The senior employee who talked to The Daily Herald shared a June 3 email to all employees from interim CEO and General Manager Anne Spangler. Without specifically mentioning the report’s finding, Spangler wrote: “Now that we can move forward, I want to take the opportunity to remind us all how much we have to be proud of.”
The employee was struck by the email’s tone. “They think this investigation is a pesky intrusion,” the employee said.
Kinerk’s report says that the PUD and Kaplan failed to follow the district’s policy prohibiting behavior that creates the appearance of a conflict of interest. Otherwise, the report says, the district complied with policies and state law in awarding no-bid contracts to 1Energy to manage installation of energy storage technology. Energy storage systems connect industrial-sized batteries to the power grid, allowing a utility to store excess energy for times when demand is high.
A second senior employee described the PUD leadership’s reaction as, “We’re sweeping it under the carpet, and we’re moving forward.”
The official reaction to the ethics violation, the second employee said, has co-workers wondering if the PUD’s ethics policy is “now no longer applicable to any PUD employee, or just optional for higher level management.”
The whistleblower, Anthony Curtis, whose ethics complaint launched the investigation, said in an interview he is “disappointed that they aren’t taking any proactive steps to address the findings in the report, which are very serious.”
Curtis contacted a commissioner in March with his concerns. Later that month, the commission hired an outside attorney, Colleen Kinerk of Seattle-based Cable, Langenbach, Kinerk &Bauer, to investigate the allegations that district leaders improperly steered millions of dollars of work to 1Energy Systems.

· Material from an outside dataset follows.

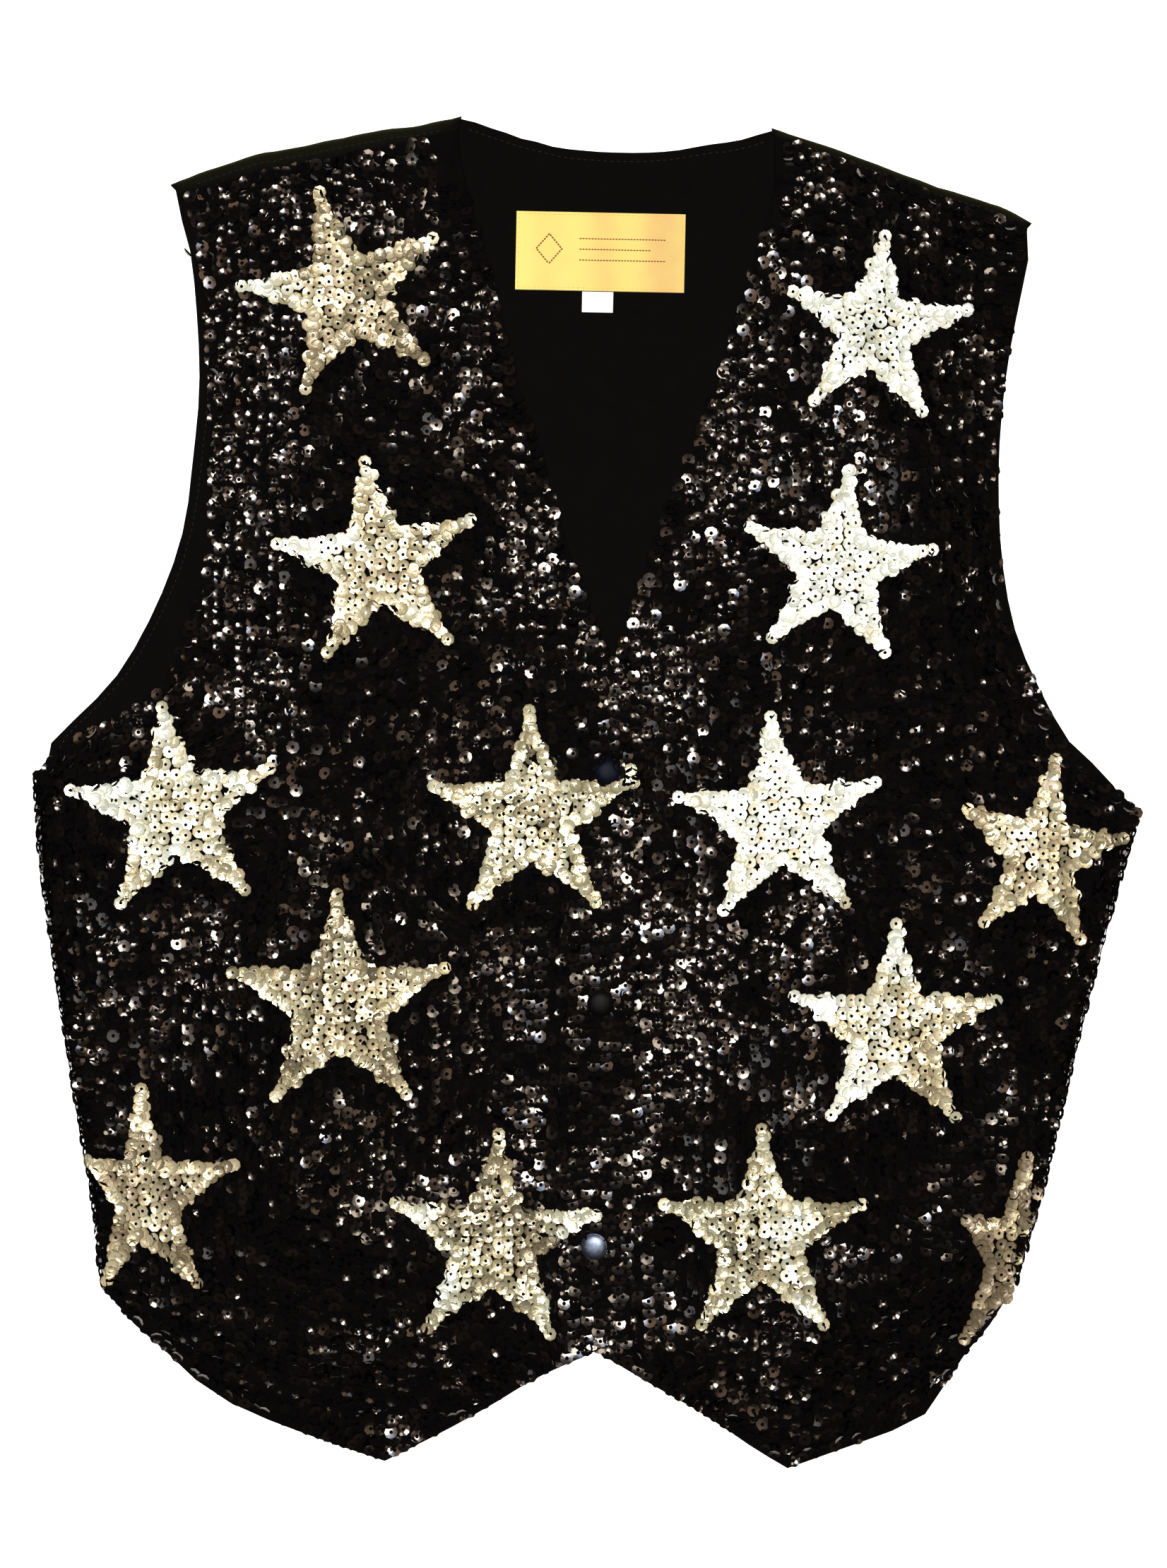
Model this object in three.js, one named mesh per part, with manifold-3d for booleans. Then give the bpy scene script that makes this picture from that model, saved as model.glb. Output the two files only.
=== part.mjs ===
import Module from 'manifold-3d';
import * as THREE from 'three';
import { mergeVertices } from 'three/addons/utils/BufferGeometryUtils.js';

// A sequined waistcoat that lies flat on a table, front side up, with its
// shoulders towards +Y and the wearer's right front on the -X side.
// Millimetres, with the table top at z = 0.

const { smoothstep, lerp, degToRad } = THREE.MathUtils;

// Cloth thicknesses and the space between layers
const BACK_WALL = 1.5;
const FRONT_WALL = 2;
const LABEL_WALL = 1;
const LAYER_GAP = 0.3;
const LOWEST_FRONT = BACK_WALL + LAYER_GAP;

// Grid density: rows from hem to shoulder, columns across
const SIDE_ROWS = 14;
const ARMHOLE_ROWS = 24;
const OUTER_COLUMNS = 8;
const INNER_COLUMNS = 7;
const BACK_SIDE_ROWS = 6;
const BACK_ARMHOLE_ROWS = 20;
const NECK_COLUMNS = 10;

// Where a front turns down to the table at the side seam
const TURN_ANGLES = [0, 30, 60, 90];
const BACK_SIDE_INSET = 4;

// The upper front lies on the lower one along a strip of this width
const OVERLAP = 29;
const OVERLAP_COLUMNS = [46, 35, 23, 12, 0];
const OVERLAP_TOP_Y = 66;
const OVERLAP_FADE_Y = 102;
const CENTRE_X = 8;
const FLAT_CENTRE = { near: 24, far: 60 };

// The back's hem is a shallow arc, and the fronts hang past it onto the table
const BACK_HEM = { middleX: -14, middleY: -246, halfWidth: 209, rise: 18 };
const HEM_DROP = { start: 14, end: 40 };

// Shoulder strips: the back's cloth folded over the shoulder onto the front
const FOLD_STEPS = 6;
const FOLD_OUTER = BACK_WALL + LAYER_GAP / 2;
const FOLD_INNER = LAYER_GAP / 2;
const FOLD_ROOT = 6;
const PLATE_EDGE = 3.5;
const PLATE_SKIP = 3;

// Fittings
const LABEL = { x: 5.9, y: 252.9, width: 79, height: 36.6, turn: -1.2 };
const SIZE_TAB = { x: 4.6, y: 229.4, width: 14.5, height: 9.6, turn: -1.2 };
const CAP = { radius: 6.25, height: 2.4, rim: 0.7, sides: 32 };
const CAPS = [
  { name: 'snap_cap_top', x: 9.6, y: 9.9 },
  { name: 'snap_cap_middle', x: 5.9, y: -98.3 },
  { name: 'snap_cap_bottom', x: 3, y: -211.5 },
];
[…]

The PUD has awarded four no-bid contracts worth nearly $15 million to Kaplan’s Seattle-based firm, which makes software for the energy industry.
According to the report, the PUD created a job for Kaplan in large part so he could learn what he needed to know to make his company commercially viable.
While still a district employee, he began negotiating a contract with the PUD on behalf of his company. Six weeks after leaving the utility in 2011, the PUD awarded the company a no-bid contract worth up to $800,000, allowing him to hire staff. Prior to that, he was 1Energy’s only employee.
Since then, Kaplan has used the PUD contracts as stepping stones to at least five other contracts with major utilities, including Puget Sound Energy.
The report’s author seems at one point to say there actually was a problem with the no-bid nature of one of the contracts.
Kinerk writes that the PUD adequately justified not putting the work out to bid “with the exception of the first contract” with 1Energy.
That sentence implies the district was not justified in skipping the bidding process when it awarded that initial work.
Later, the report only says that not putting the work out to bid “was not the wisest or most appropriate course of action,” suggesting that it did not violate district policy.
Kinerk has not responded to multiple requests for clarification.
“This is an example of unclear wording on the part of the investigator,” Spangler said in an email to The Daily Herald.
“The actual finding is that the initial contract between 1Energy and the utility was executed without proper regard of utility policies about conflicts of interest,” Spangler said.
She said that staff will review the district’s ethics policy, which was last amended in 2007.
During the investigation, the commission put on hold another no-bid contract with 1Energy, worth up to $3.8 million.
The commissioners will likely take up that proposed deal in “the next couple months,” Vaughn said.
Board members have asked PUD staff to brief them again on the contract for a refresher, she said.
Rather than a refresher, retired PUD mid-level manager Ignacio Castro would prefer they reconsider the reasons for an ethics policy in the first place. The PUD’s relationship with 1Energy shows district leaders aren’t focused on ratepayers or voters, he said.
“We haven’t had any reduction in rates. We’ve only had increases,” said Castro, an Edmonds resident.